One of the questions which the historian could ask is: which one of these great Gs did the most harm to the Indian cause.
Mama G ruled longest. So she ought to win comfortably, for declaring the Emergency on the advice of Baby G if not for the myriad other politico-constitutional atrocities she unleashed on a still innocent nation.
Then, Baby G having perished in a flying accident, it fell to Baba G to follow her. But this time the boot was on the other foot. In his innocence, he fell victim to the very atrocities Mummy G had taught her henchmen.
After an interregnum, comes the age of the pygmy-Gs. The first of them, Gowdaji, with the cooperation of the Sardarji, used the CBI as he would have used the state CID against taluk-level opponents. He forget that the shark-like national politicians have far bigger teeth than the minnows of district politics. So when they bit back, he lost his job.
But that was an insignificant price to pay. The much larger, and probably unaffordable, price is still being paid by pygmy-G Jr, Shrimant Inder Kumar Gujral. That price has two elements.
One is the defiance of a regional satrap. In the fullness of time, he will have many emulators, just wait and watch.
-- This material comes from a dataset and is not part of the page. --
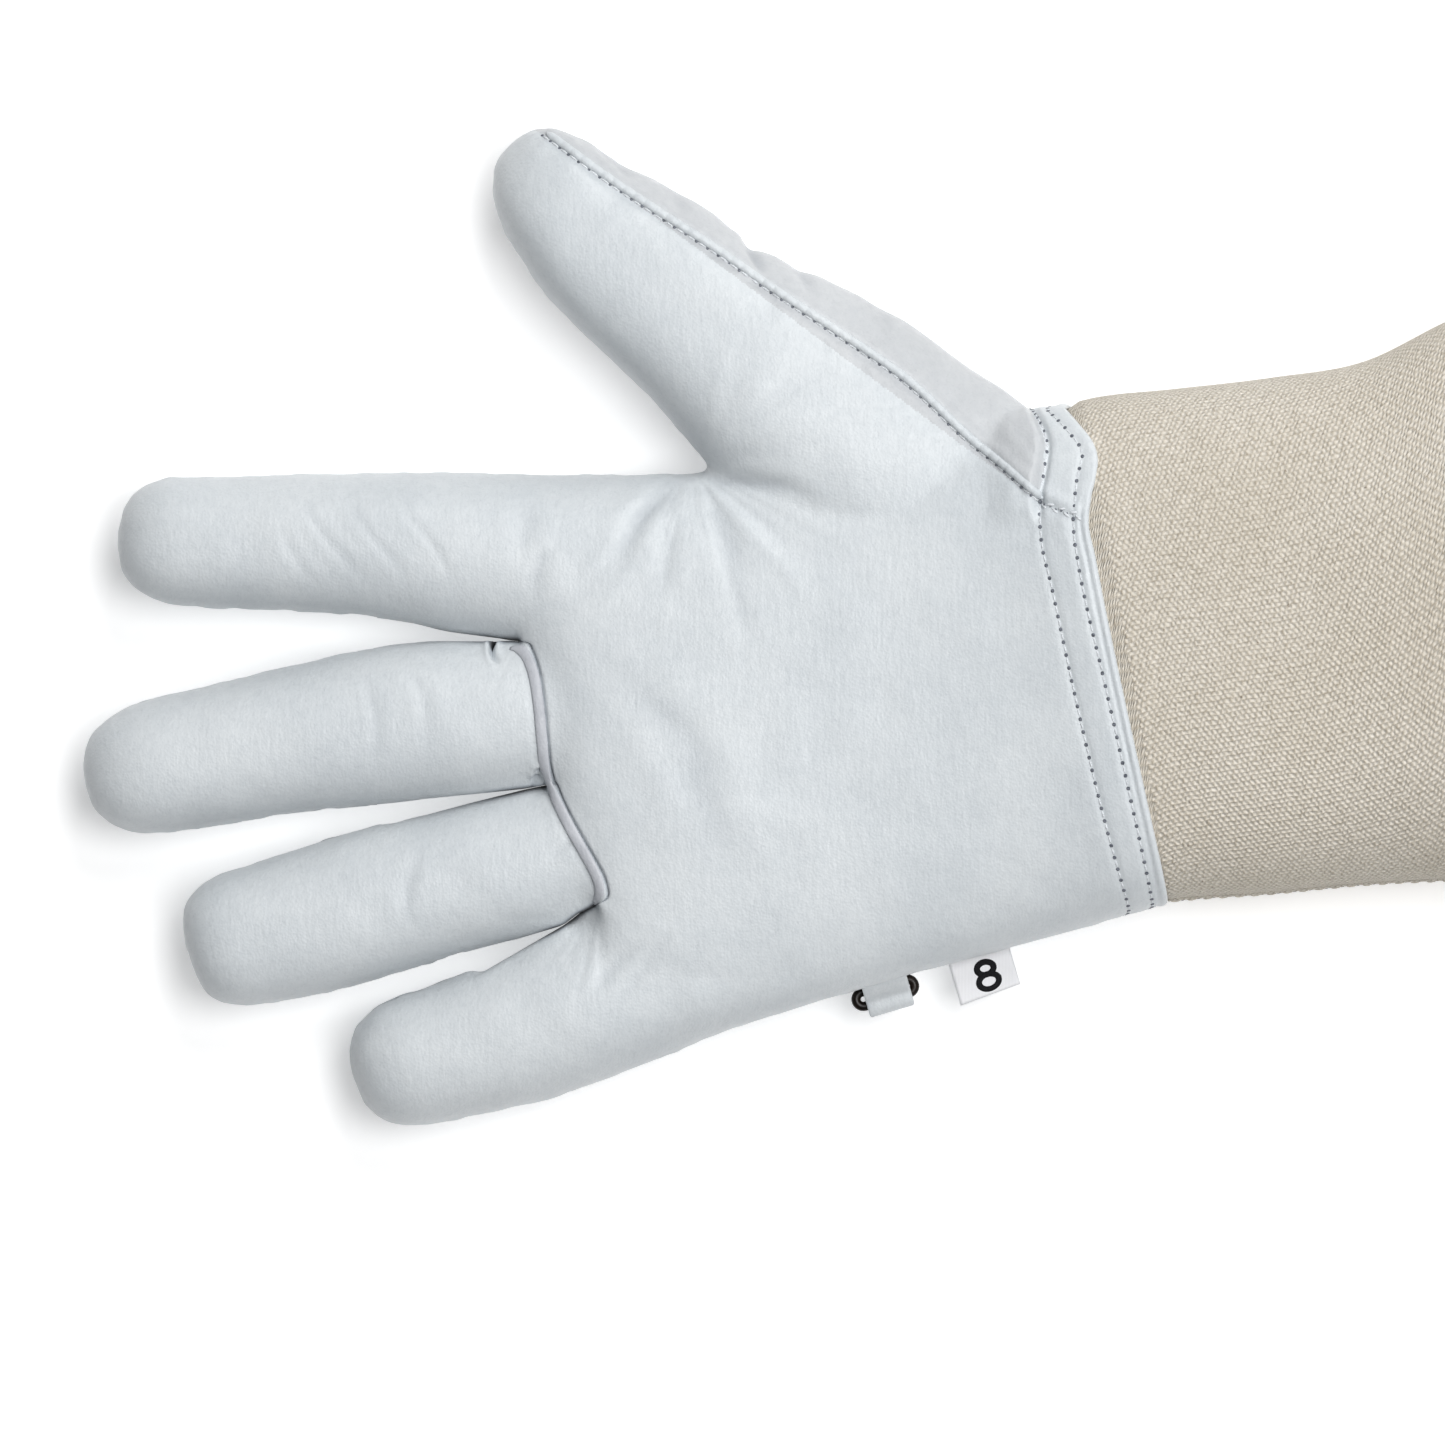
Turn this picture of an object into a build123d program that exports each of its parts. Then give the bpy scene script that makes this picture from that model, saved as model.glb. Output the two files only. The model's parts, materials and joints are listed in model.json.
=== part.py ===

When this sort of thing used to happen in the old days, they simply sent the army to sort the rascal out. Why, even Mamma G relied on her army of Gs the governors armed with Article 356.
But that kind of strong action is no longer possible. So pygmy-G Jr has to rely on another G Indrajit G, the home minister, who does nothing.
The other element of the price which is being paid is the final lowering of the boom on the CBIs reputation. When a chief minister, no less, says that its actions lack credibility, how are you going to convince the people, leave alone the crooks, to take it seriously?
These could well become the two main problems for the next-in-line G to resolve.